But 90% of the tube capability isn't going to be seen directly at the speaker. The output transformer just isn't that efficient.


----------



## TimH (Feb 4, 2006)

Jeff Flowerday said:


> But 90% of the tube capability isn't going to be seen directly at the speaker. The output transformer just isn't that efficient.


How efficient is the OT? I'm not defending the rating really but is it possible then the tubes are running 90% and then you're losing another 10% on the OT? Just curious...I'm really not the authority here...I bow to your knowledge :bow:


----------



## Jeff Flowerday (Jan 23, 2006)

TimH said:


> How efficient is the OT? I'm not defending the rating really but is it possible then the tubes are running 90% and then you're losing another 10% on the OT? Just curious...I'm really not the authority here...I bow to your knowledge :bow:


No special knowledge. Know enough not to zap myself and that's about it.

Just get a little gun shy on manufacturer specs with the way Class A gets thrown around.

From your gear page link I get the impression that the sun, moon and stars would have to align to get that much power to the speaker with two EL34s.

:smile: 

Someone with some knowledge needs to get inside one, I guess.


----------



## stever67 (Jun 30, 2008)

Well, I'm not sure if I I can add to any of the technical chatter, but I will say that my Shiva is just perfectly loud and perfectly quiet! I've had dozens of amps come and go, but the Shiva ain't goin' anywhere any time soon. I have an older EL34 head and a couple of Bogner cabs - a Shiva 212 and an OS 212. TimH did a great job of the description of what the amp will do. A little messing with the TMB and presence knobs on the drive side will make this amp do just about anything you want. It cops all the classic Marshally tones, with all the gain on tap you might want without going over the top. I usually pop a Super HardOn in front (double entendre maybe intended!) which pushes it a bit and brings some clarity to individual notes. 

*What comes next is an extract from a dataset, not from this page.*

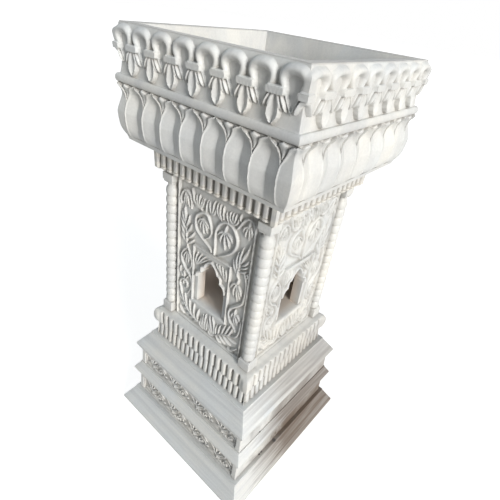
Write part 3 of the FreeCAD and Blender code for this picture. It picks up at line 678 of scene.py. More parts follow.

Anyway, +1 for the Shiva. My buddy brought his Ecstasy over a couple weeks ago and, as awesome as it is, I think I'd take the Shiva in a head to head. I also have to say, that as great as the Shiva is in a jam space, it really opens up and does its thing in a big room. Mine's a keeper. 

PS Bogner is really great with tech support - I've had to email and call a couple times about a couple things and they've been fantastic. E-mails were replied to within a couple of hours, and phone service has been polite and helpful! I've had lesser experiences with some other manufacturers...


----------